The Soviet Union built up a mass media apparatus to spread its message of socialism and anti-imperialism. This global megaphone publicized the horrors of Jim Crow segregation in the U.S. South to the peoples of the world, exposing the “democracy” the U.S. claimed to advocate.

China began its great revival with Soviet aid. Now one of the most powerful economies in the world, just 60 years ago it was dubbed “the sick man of Asia” because of its horrendous conditions of impoverishment.

Just where is this failure Bloomberg speaks of? Yes, the USSR collapsed, but only after Premier Mikhail Gorbachev and his allies turned toward imperialism and actively began dismantling the Soviet economy. The USSR did not collapse until it was more polluted with “market reforms” than ever before.

In the modern world, the poorest countries of this earth, where people are suffering from mass unemployment, starvation and extreme poverty, all share governments that believe in Bloomberg’s “free market” nonsense and are backed up with Pentagon bombs.

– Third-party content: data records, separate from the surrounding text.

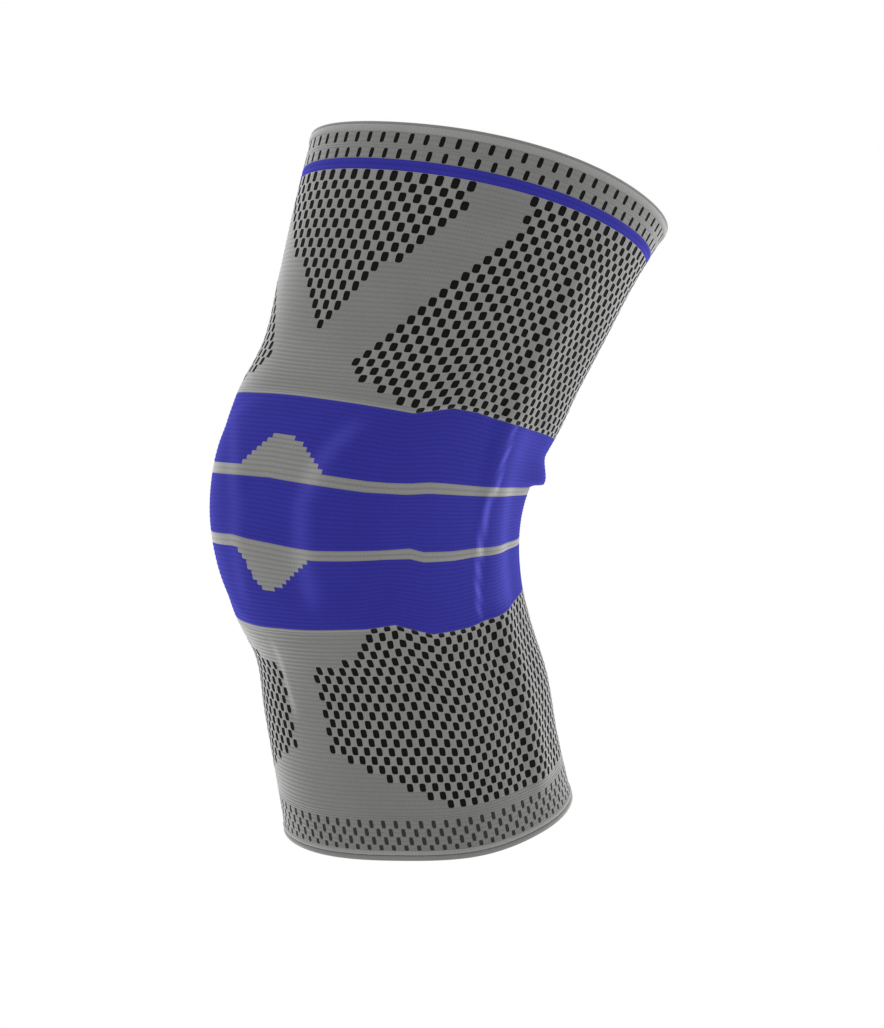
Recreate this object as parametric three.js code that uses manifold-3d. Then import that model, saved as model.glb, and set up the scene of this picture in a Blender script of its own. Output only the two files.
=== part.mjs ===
// Knee sleeve: a knitted tube in its worn shape, with a slightly bent knee.
// Millimetres, +Z up. The kneecap faces -Y, and the origin is the middle of the knee, inside the tube.
// "Along" is a place on the leg's middle line, from the origin up the thigh (+) or down the calf (-).
// "Angle" goes round the leg in degrees, from the front centre toward +X.

import * as THREE from 'three';
import Module from 'manifold-3d';

const wasm = await Module();
wasm.setup();
const { degToRad, clamp, smoothstep } = THREE.MathUtils;

// Leg: lengths along the middle line, leans from upright, and the stretch that bends between them
const thighLength = 155.4;
const calfLength = 140;
const thighLean = 31.5;
const calfLean = 17.5;
const bendLength = 96;

// Reach of the outer face from the middle line at the knee, which the sections below follow
const halfWidth = 58;
const frontReach = 66;
const backReach = 66;

// Knit wall, and the clearance between neighbouring pieces
const wall = 2;
const gap = 0.3;

// Rims: both hems, how far the top rim bows out of its plane at the sides, and how far the calf sags
const topHemHeight = 4.4;
const bottomHemHeight = 4.6;
const hemBulge = 0.6;
const rimBow = 2.4;
const calfSag = 5;

// Zones down from the top rim, and up from the bottom rim
const topCuffHeight = 11.4;
const topStripeHeight = 4.7;
const bottomCuffHeight = 15.4;

// Knee band: its edges above and below the knee, and the two thin stripes with their wedges
const bandRise = 39;
const bandDrop = 38.5;
const stripeWidth = 3.7;
const upperStripeRise = 10;
const lowerStripeDrop = 10;
const upperWedgeHeight = 10.8;
const lowerWedgeHeight = 11.3;

// Raised forms: the two side stays under the knit, the ring pad around the kneecap
const stayWidth = 17;
const stayHeight = 2.6;
const stayEdge = 3.5;
const padOuterRadius = 60;
const padInnerRadius = 19;
const padHeight = 0.9;
const padEdge = 6;

// Fold of slack knit behind the knee
const foldHeight = 5;
const foldSpan = 18;

// Fineness of the facets
const columnStep = 9;
const panelStep = 12;

// Leg sections, as shares of the sizes above: place on the calf (-) or thigh (+) length, half width,
// front and back reach, tilt of the section's plane as a share of that limb's lean, and how much
// fuller than an oval the section is halfway between front and side
const sections = [
  { place: -1.00, width: 1.055, front: 0.96, back: 0.965, tilt: -0.74, corner: 0.00 },
  { place: -0.80, width: 1.045, front: 0.94, back: 0.95, tilt: -0.69, corner: 0.00 },
  { place: -0.60, width: 1.04, front: 0.92, back: 0.98, tilt: -0.62, corner: 0.00 },
  { place: -0.42, width: 1.01, front: 0.94, back: 0.95, tilt: -0.55, corner: -0.01 },
  { place: -0.25, width: 1.01, front: 1.08, back: 0.86, tilt: -0.45, corner: 0.02 },
  { place: 0.00, width: 1.04, front: 1.21, back: 0.79, tilt: 0.05, corner: 0.06 },
  { place: 0.25, width: 1.06, front: 1.11, back: 1.04, tilt: 0.34, corner: 0.06 },
  { place: 0.42, width: 1.10, front: 1.01, back: 1.13, tilt: 0.44, corner: 0.03 },
  { place: 0.60, width: 1.18, front: 1.05, back: 1.16, tilt: 0.54, corner: 0.02 },
  { place: 0.80, width: 1.25, front: 1.11, back: 1.195, tilt: 0.62, corner: 0.02 },
  { place: 1.00, width: 1.29, front: 1.15, back: 1.30, tilt: 0.70, corner: 0.03 },
];

// How the calf's knit sags round the leg, as shares of calfSag
const sagWave = [
  { angle: -180, share: 0.3 },
  { angle: -120, share: 0.4 },
  { angle: -90, share: 0.2 },
  { angle: -40, share: -0.3 },
  { angle: 0, share: -0.1 },
  { angle: 25, share: 0.2 },
  { angle: 60, share: 1 },
  { angle: 90, share: 0.9 },
  { angle: 140, share: 0.45 },
  { angle: 180, share: 0.3 },
];

// Route of each side stay: angle from the front centre by place
const stayRoute = [
  { place: -1.00, angle: 96 },
  { place: -0.40, angle: 94 },
  { place: 0.00, angle: 90 },
  { place: 1.00, angle: 89 },
];

// Waves of the seams round the leg, as shares of the rise or drop that each seam follows
const bandTopWave = [
  { angle: -180, share: 0.97 },
  { angle: -88, share: 1.00 },
  { angle: -67, share: 1.05 },
  { angle: -49, share: 1.04 },
  { angle: 0, share: 1.00 },
  { angle: 29, share: 0.97 },
  { angle: 49, share: 0.94 },
  { angle: 62, share: 1.05 },
  { angle: 72, share: 1.05 },
  { angle: 88, share: 1.00 },
  { angle: 122, share: 0.97 },
  { angle: 180, share: 0.97 },
];
const bandBottomWave = [
  { angle: -180, share: 1.02 },
  { angle: -76, share: 1.12 },
  { angle: -55, share: 1.08 },
  { angle: -40, share: 1.00 },
  { angle: 0, share: 0.97 },
  { angle: 36, share: 0.99 },
  { angle: 47, share: 0.97 },
  { angle: 60, share: 1.13 },
  { angle: 76, share: 1.15 },
  { angle: 114, share: 1.05 },
  { angle: 180, share: 1.02 },
];
const upperStripeWave = [
  { angle: -180, share: 0.95 },
  { angle: -90, share: 0.95 },
  { angle: -45, share: 1.10 },
  { angle: 0, share: 1.08 },
  { angle: 26, share: 0.88 },
  { angle: 40, share: 0.76 },
  { angle: 54, share: 0.73 },
  { angle: 62, share: 0.79 },
  { angle: 82, share: 0.72 },
  { angle: 128, share: 0.76 },
  { angle: 180, share: 0.95 },
];
const lowerStripeWave = [
  { angle: -180, share: 1.42 },
  { angle: -90, share: 1.20 },
  { angle: -45, share: 0.77 },
  { angle: -18, share: 0.68 },
  { angle: -10, share: 0.78 },
  { angle: 0, share: 0.86 },
  { angle: 22, share: 1.05 },
  { angle: 56, share: 1.08 },
  { angle: 61, share: 1.25 },
  { angle: 72, share: 1.34 },
  { angle: 126, share: 1.42 },
  { angle: 180, share: 1.42 },
];

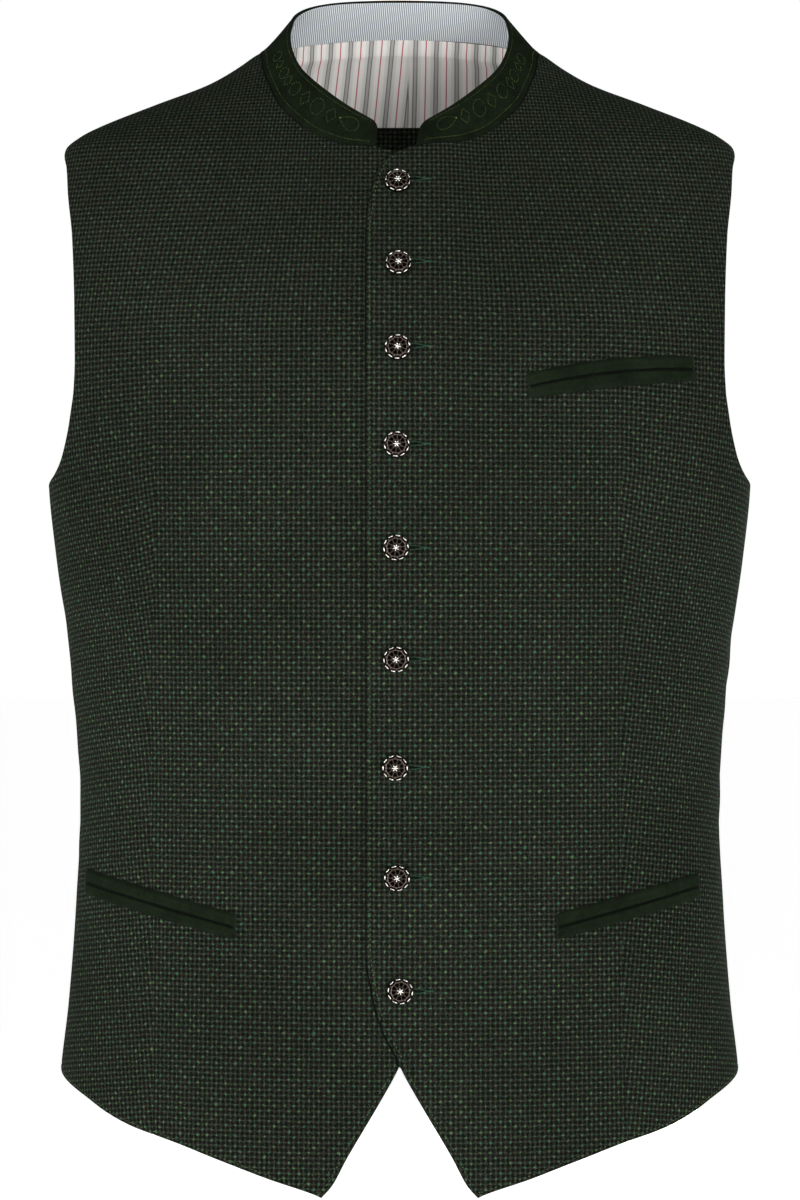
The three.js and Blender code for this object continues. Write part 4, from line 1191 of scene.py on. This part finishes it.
# The studio: a plain pale floor well below the hem, even pale light from all round, and four
# large soft lamps.
floor_mesh = bpy.data.meshes.new("floor")
floor_mesh.from_pydata([(x, y, -0.9) for x, y in ((-30, -30), (30, -30), (30, 30), (-30, 30))], [],
                       [(0, 1, 2, 3)])
floor_finish, floor_tree = finish_of("pale_floor", Roughness=0.9, Specular_IOR_Level=0.1,
                                     Emission_Strength=0.75, Emission_Color=(1, 1, 1, 1))
patch = noise(floor_tree, put(floor_tree, "TexCoord", out=3), 3.0, 2.0)
floor_tree.links.new(blend(floor_tree, patch, (0.9, 0.9, 0.9, 1), (0.93, 0.93, 0.93, 1)),
                     floor_tree.nodes["Principled BSDF"].inputs["Base Color"])
floor_mesh.materials.append(floor_finish)
floor = bpy.data.objects.new("floor", floor_mesh)
bpy.context.scene.collection.objects.link(floor)

world = bpy.data.worlds.new("studio")
bpy.context.scene.world = world
world.use_nodes = True
bpy.context.scene.view_settings.view_transform = "Standard"
# The air is white at eye level and dimmer overhead, as under a dark ceiling
sky = world.node_tree
height = step(sky, put(sky, "SeparateXYZ", put(sky, "TexCoord", out=0), out=2), 0.12, 0.6)
sky.links.new(blend(sky, height, (1, 1, 1, 1), (0.12, 0.12, 0.12, 1)),
              sky.nodes["Background"].inputs[0])


def lamp(name, place, aim, size, power):
    """A square soft lamp, turned so that its own minus z axis points at its aim."""
    data = bpy.data.lights.new(name, "AREA")
    data.size, data.energy = size, power
    light = bpy.data.objects.new(name, data)
    bpy.context.scene.collection.objects.link(light)
    z = unit(np.subtract(place, aim).astype(float))
    x = unit(np.cross([0, 0, 1], z))
    turn = np.eye(4)
    turn[:3, 0], turn[:3, 1], turn[:3, 2], turn[:3, 3] = x, np.cross(z, x), z, place
    light.matrix_world = Matrix(turn.tolist())


lamp("key", (1.2, -3.0, -0.4), (0, 0, -0.3), 1.3, 52)
lamp("fill", (-2.5, -1.9, -0.4), (0, 0, -0.35), 1.6, 34)
lamp("top", (0, -0.6, 2.0), (0, 0, -0.2), 1.0, 5)
lamp("back", (0.9, 3.2, -0.5), (0, 0, -0.3), 1.6, 22)

# The camera stands straight in front, level, at mid-height of the waistcoat.
camera_data = bpy.data.cameras.new("camera")
camera_data.sensor_fit, camera_data.sensor_height = "VERTICAL", 36
camera_data.lens = 158.2
camera = bpy.data.objects.new("camera", camera_data)
camera.location, camera.rotation_euler = (0.0002, -3.03, -0.286), (math.pi / 2, 0, 0)
bpy.context.scene.collection.objects.link(camera)
bpy.context.scene.camera = camera
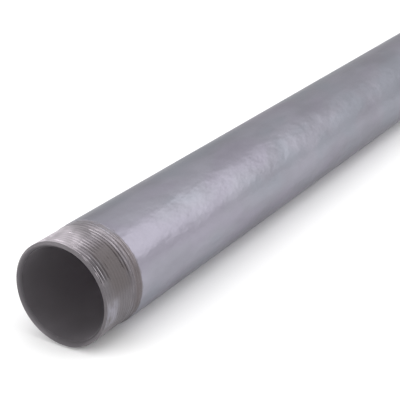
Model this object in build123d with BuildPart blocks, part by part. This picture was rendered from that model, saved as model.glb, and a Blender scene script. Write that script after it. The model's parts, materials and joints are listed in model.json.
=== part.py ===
from build123d import *

import os
from math import radians, tan

# One length of rigid steel conduit, trade size 3 (metric 78), hot-dip galvanized and threaded at
# both ends. It is one rolled and welded tube, so it is one solid.
# It lies on the floor along X, with its near end at -X, and the origin is on the floor under the
# middle of its length, with +Z up. All lengths are in millimetres.

# The tube
OUTER_DIAMETER = 88.9
WALL = 5.2
LENGTH = 3010.0

# The tapered pipe thread that is cut on both ends, 8 turns to the inch
THREAD_PITCH = 3.175
THREAD_LENGTH = 45.8  # from the end face to where the last turn leaves the surface
RUN_OUT_LENGTH = 9.1  # the stretch of it, next to the body, where the turns grow shallower
CREST_DROP = 1.05  # depth of the crests below the body's surface, the same all along
THREAD_HEIGHT_SHARE = 0.8  # height of the first turn, as a share of the pitch
THREAD_TAPER_SHARE = 1 / 16  # growth of the root diameter, as a share of the distance from the end

# The edges of each end
CHAMFER_SHARE = 0.7  # depth of the outer chamfer, as a share of the height of the first turn
CHAMFER_ANGLE = 45.0  # measured from the axis
REAM_SHARE = 0.4  # depth of the reamed inner edge, as a share of the rim that is left there
REAM_ANGLE = 40.0  # measured from the axis

# Radii, measured from the conduit's own axis
body_radius = OUTER_DIAMETER / 2
bore_radius = body_radius - WALL
crest_radius = body_radius - CREST_DROP
first_turn_height = THREAD_PITCH * THREAD_HEIGHT_SHARE
full_thread_length = THREAD_LENGTH - RUN_OUT_LENGTH
last_turn_height = first_turn_height - full_thread_length * THREAD_TAPER_SHARE / 2
# The turns are stood for by a smooth cone halfway between their crests and their roots, so that
# the end has its real volume. The crests lie on one diameter, and the roots taper.
thread_near_radius = crest_radius - first_turn_height / 2
thread_far_radius = crest_radius - last_turn_height / 2
thread_slope = (thread_far_radius - thread_near_radius) / full_thread_length
rim_outer_radius = crest_radius - first_turn_height * CHAMFER_SHARE
ream_depth = (rim_outer_radius - bore_radius) * REAM_SHARE
rim_inner_radius = bore_radius + ream_depth

# Distances from the end face, along the axis
ream_length = ream_depth / tan(radians(REAM_ANGLE))
chamfer_depth = thread_near_radius - rim_outer_radius
chamfer_length = chamfer_depth / (tan(radians(CHAMFER_ANGLE)) - thread_slope)

# The same profile in the upright plane through the axis, from the near end to the middle
axis_height = body_radius
near_end = -LENGTH / 2
bore_top = axis_height + bore_radius
body_top = axis_height + body_radius
chamfer_top = axis_height + thread_near_radius + chamfer_length * thread_slope
full_thread_top = axis_height + thread_far_radius

conduit_axis = Axis((0, 0, axis_height), (1, 0, 0))

with BuildPart() as conduit:
    # The wall's section above the axis: bore, reamed edge, rim, chamfer, tapered thread,
    # run-out and body, then the same again at the far end.
    with BuildSketch(Plane.XZ) as wall_section:
        with BuildLine() as wall_outline:
            near_half = Polyline(
                (0, bore_top),
                (near_end + ream_length, bore_top),
                (near_end, axis_height + rim_inner_radius),
                (near_end, axis_height + rim_outer_radius),
                (near_end + chamfer_length, chamfer_top),
                (near_end + full_thread_length, full_thread_top),
                (near_end + THREAD_LENGTH, body_top),
                (0, body_top),
            )
            mirror(near_half, about=Plane.YZ)
        make_face()
    revolve(axis=conduit_axis)

conduit.part.label = "conduit"

os.makedirs("parts", exist_ok=True)
export_step(conduit.part, "parts/conduit.step")
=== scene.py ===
import json
import math

import bmesh
import bpy
from mathutils import Matrix, Vector, noise


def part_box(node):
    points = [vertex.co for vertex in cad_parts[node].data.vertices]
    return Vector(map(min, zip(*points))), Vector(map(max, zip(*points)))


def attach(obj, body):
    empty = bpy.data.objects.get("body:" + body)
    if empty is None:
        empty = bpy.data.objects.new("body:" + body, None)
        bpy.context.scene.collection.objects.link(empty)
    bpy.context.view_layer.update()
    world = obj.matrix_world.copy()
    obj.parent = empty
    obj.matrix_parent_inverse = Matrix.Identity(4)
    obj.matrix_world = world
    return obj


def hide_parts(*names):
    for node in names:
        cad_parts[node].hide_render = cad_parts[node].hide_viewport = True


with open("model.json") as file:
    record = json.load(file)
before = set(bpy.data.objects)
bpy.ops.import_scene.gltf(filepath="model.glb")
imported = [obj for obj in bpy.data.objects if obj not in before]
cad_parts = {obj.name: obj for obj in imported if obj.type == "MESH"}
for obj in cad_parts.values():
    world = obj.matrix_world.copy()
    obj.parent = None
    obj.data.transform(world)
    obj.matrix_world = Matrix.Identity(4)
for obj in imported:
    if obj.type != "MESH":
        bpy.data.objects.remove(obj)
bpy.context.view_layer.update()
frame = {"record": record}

bl_info = {
    "name": "Galvanized Steel Conduit",
    "version": (1, 0, 0),
    "blender": (4, 5, 0),
    "location": "View3D > Sidebar > Conduit",
    "description": "A threaded length of galvanized steel conduit, and a plain studio to show it in",
    "category": "Add Mesh",
}

# What the frame says, in metres. The conduit lies along X with its near end at -X.
LOW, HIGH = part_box("conduit")
MOUNTS = {mount["name"]: mount for mount in frame["record"]["mounts"]}
MILLIMETRE = 0.001
LENGTH = HIGH.x - LOW.x
OUTER_RADIUS = (HIGH.z - LOW.z) / 2
BORE_RADIUS = MOUNTS["bore"]["dims"]["r_mm"] * MILLIMETRE
THREAD_LENGTH = (LENGTH - MOUNTS["body"]["dims"]["length_mm"] * MILLIMETRE) / 2
AXIS_HEIGHT = LOW.z + OUTER_RADIUS
AXIS_POINT = Vector((0.0, 0.0, AXIS_HEIGHT))
FULL_TURN = 2 * math.pi

# The mesh attribute that holds each point's depth below the crests of the turns
GROOVE = "groove"

# Material slots of the tube's mesh, in order
ZINC, THREAD, RIM, BORE = range(4)


class ThreadSizes(bpy.types.PropertyGroup):
    """The tapered pipe thread and the edges of each end."""

    pitch: bpy.props.FloatProperty(
        name="Pitch", description="Distance from one turn to the next",
        default=3.175 * MILLIMETRE, subtype="DISTANCE", unit="LENGTH", precision=5)
    flank_angle: bpy.props.FloatProperty(
        name="Flank angle", description="Angle between a flank of the turns and a plane across the tube",
        default=math.radians(30), subtype="ANGLE", unit="ROTATION")
    flat_share: bpy.props.FloatProperty(
        name="Flats", description="Width of the flat on each crest and root, as a share of the pitch",
        default=0.12)
    crest_drop: bpy.props.FloatProperty(
        name="Crest drop", description="Depth of the crests below the body's surface",
        default=1.05 * MILLIMETRE, subtype="DISTANCE", unit="LENGTH", precision=5)
    taper: bpy.props.FloatProperty(
        name="Taper", description="Growth of the roots' diameter for each unit of length", default=1 / 16)
    shoulder_start: bpy.props.FloatProperty(
        name="Shoulder", description="Distance from the end face to where the crests start to rise",
        default=35.6 * MILLIMETRE, subtype="DISTANCE", unit="LENGTH", precision=5)
    shoulder_angle: bpy.props.FloatProperty(
        name="Shoulder angle", description="Angle to the axis at which the crests rise to the body",
        default=math.radians(9), subtype="ANGLE", unit="ROTATION")
    coat_step: bpy.props.FloatProperty(
        name="Coat step", description="Depth of the last turn below the body's zinc coat",
        default=0.2 * MILLIMETRE, subtype="DISTANCE", unit="LENGTH", precision=5)
    run_out_angle: bpy.props.FloatProperty(
        name="Run-out angle", description="Angle to the axis at which the roots of the last turns rise",
        default=math.radians(11), subtype="ANGLE", unit="ROTATION")
    die_offset: bpy.props.FloatProperty(
        name="Die offset", description="Distance of the thread's axis from the tube's, as the die ran",
        default=0.45 * MILLIMETRE, subtype="DISTANCE", unit="LENGTH", precision=5)
    die_angle: bpy.props.FloatProperty(
        name="Die direction", description="Direction of that offset, turned about X from straight up",
        default=math.radians(-45), subtype="ANGLE", unit="ROTATION")
    chamfer_angle: bpy.props.FloatProperty(
        name="Chamfer angle", description="Angle of the outer chamfer to the axis",
        default=math.radians(45), subtype="ANGLE", unit="ROTATION")
    ream_angle: bpy.props.FloatProperty(
        name="Ream angle", description="Angle of the reamed inner edge to the axis",
        default=math.radians(40), subtype="ANGLE", unit="ROTATION")
    rim_drop: bpy.props.FloatProperty(
        name="Rim drop", description="Depth of the flat ring's outer edge below the body's surface",
        default=2.45 * MILLIMETRE, subtype="DISTANCE", unit="LENGTH", precision=5)
    rim_width: bpy.props.FloatProperty(
        name="Rim width", description="Width of the flat ring left between the reamed edge and the chamfer",
        default=0.25 * MILLIMETRE, subtype="DISTANCE", unit="LENGTH", precision=5)
    lead_width: bpy.props.FloatProperty(
        name="Lead width", description="Width of the uncut land between the chamfer and the first groove",
        default=0.9 * MILLIMETRE, subtype="DISTANCE", unit="LENGTH", precision=5)
    clog_share: bpy.props.FloatProperty(
        name="Clogging",
        description="Share of the grooves' depth that dried dirt fills where it is thickest",
        default=0.9)
    clean_angle: bpy.props.FloatProperty(
        name="Clean side",
        description="Where the grooves are free of dirt, turned about X from straight up",
        default=math.radians(38), subtype="ANGLE", unit="ROTATION")
    caked_angle: bpy.props.FloatProperty(
        name="Caked side",
        description="Where a film cakes the middle turns, turned about X from straight up",
        default=math.radians(50), subtype="ANGLE", unit="ROTATION")
    patch_size: bpy.props.FloatProperty(
        name="Dirt patches", description="Size of the patches in which the dirt fills the grooves unevenly",
        default=7.0 * MILLIMETRE, subtype="DISTANCE", unit="LENGTH", precision=5)
    start_angle: bpy.props.FloatProperty(
        name="Start", description="Where a crest meets the end face, turned about X from straight up",
        default=0.0, subtype="ANGLE", unit="ROTATION")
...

Contrary to Bloomberg’s rhetoric, the construction of socialism in the U.S. will not be as simple as passing this “living wage bill” he loathes. The mass movement now emerging in the Occupy Wall Street phenomenon must lead to an uprising of revolutionary youth, workers and oppressed peoples against the capitalist system itself. It will take the formation of a mass, Marxist-Leninist party that can coordinate revolutionary activity to eventually liberate the banks and factories for the people themselves and create a new, working-class government to replace Wall Street’s cast of hired actors in Washington, D.C.

That’s when the successful economic model of socialism will be created in the U.S. At that point, we will in fact see what Bloomberg fears the most: a world without billionaires (like him), a world that instead provides a decent life for all.